Sunday, September 12, 2004

Gods and Generals. Having recently finished reading Grant's Personal Memoirs and Carol being out of town for the weekend, I picked up this 3.5 hour video produced by Ted Turner and saw it yesterday. I had seen Turner's production of Gettysburg several years ago, and it was pretty good. Gods and Generals, however, was disappointing.

The story centers around Stonewall Jackson, who seems a parody to me of a 19th century Christian. A better word for him would be a "primitive". We first meet him teaching artillery at VMI. The movie contrasts Jackson's allegedly Old Testament view of about everything except, maybe, marital sex (we see him three or four times in bed with his wife), with that of the reasonable Major chamberlain, a Union officer from Maine, whom we first meet teaching philosophy at his college in Maine.
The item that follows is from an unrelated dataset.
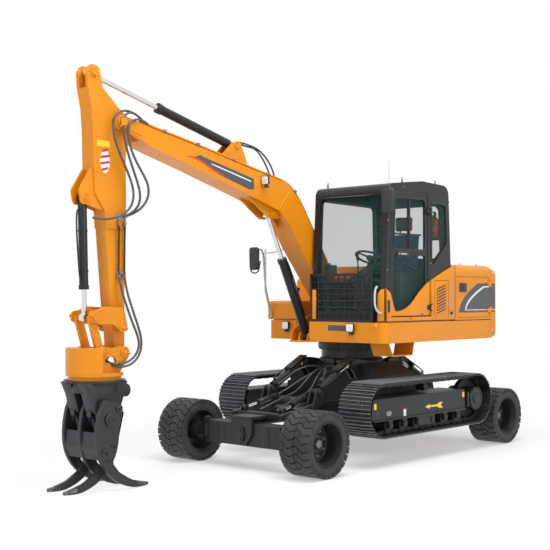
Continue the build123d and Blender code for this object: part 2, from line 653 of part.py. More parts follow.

There is a thoroughly unbelievable relationship between Jackson and a black man named Jim , who volunteers to be his cook. Now let me get this straight, Ted. Jim wants slavery to be abolished, but will serve one of Lee's best generals and become such close friends with him that in one scene they pray together out in the bitter cold. (Oh, I get it now. The slave's name is Jim. Jackson is a type of Huck Finn. Of course.)

I was fascinated by Robert Duvall's Lee. He looked like Lee - a great make-up job. And Duvall had the accent down just right. I couldn't believe him as Lee, of course. It was always Robert Duvall playing Lee. But he did a simply terrific job on the accent. It showed a lot of hard work and a great ear. If you didn't have to watch the rest of the movie to see Duvall do his thing with the make-up and the accent, it would be worth the price of admission.

The reviews I read of this movie were pretty critical, but most of them gave it at least a B on the battle scenes. Well, maybe. I guess I have read too much of John Keegan to appreciate a war movie that focuses on the officers to the detriment of the soldiers. As to the "common" soldier, Turner mainly gives us stereotypes you've seen in every other B grade war movie that Hollywood has pushed out. There is the grizzled old sergeant; there is the soldier who announces that in the battle that is about to commence he is going to die.

On the other hand, I was moved by one battle scene in which an Irish unit on the Union side advances on an Irish unit of the Confederate side. Each of the opposing units has a battle flag with the same harp symbol of Ireland on it. They recognize each other as Irish, and keep on firing away. At a lull in the battle, one of the Confederates weeps.

The movie's thesis is that Virginia fought because it was invaded by the National army and the war was not about much else. Lincoln, to the extent he is considered by the movie, is not very competent and is out of touch. There has been a lot written about the various causes of the Civil War, and maybe its fair to pick one that you like, boil it down to the point that it sounds like propaganda, and make it the intellectual back-bone of your movie.

I can certainly say that Ted took this movie very seriously, as he did the movie Gettysburg, which I heartily recommend. At the end of Gods and Generals there is an announcement that Gods and Generals is part of a trilogy with Gettysburg. I will definitely go see the third one when it comes out. But my expectations will not be that high.

As a footnote let me add something about the books on which the movies Gods and Generals and Gettysburg are based. Gettysburg is based on a book by Michael Shaara entitled "Killer Angels". This is about the best historical/military novel I have ever read. It ranks right up there with Steven Pressfield's "Gates of Fire", which to me is the best. The movie Gods and Generals is based on a book by the same name that Michael Shaara's son, Jeffrey Shaara, wrote. I could not get into son Jeff's book nor his book on the revolutionary war entitled, the Glorious Cause. Son Jeff has another book out on the Civil War, "The Last Full Measure". It is this book upon which Turner's third movie in the trilogy will apparently be based. I haven't read that book and probably won't.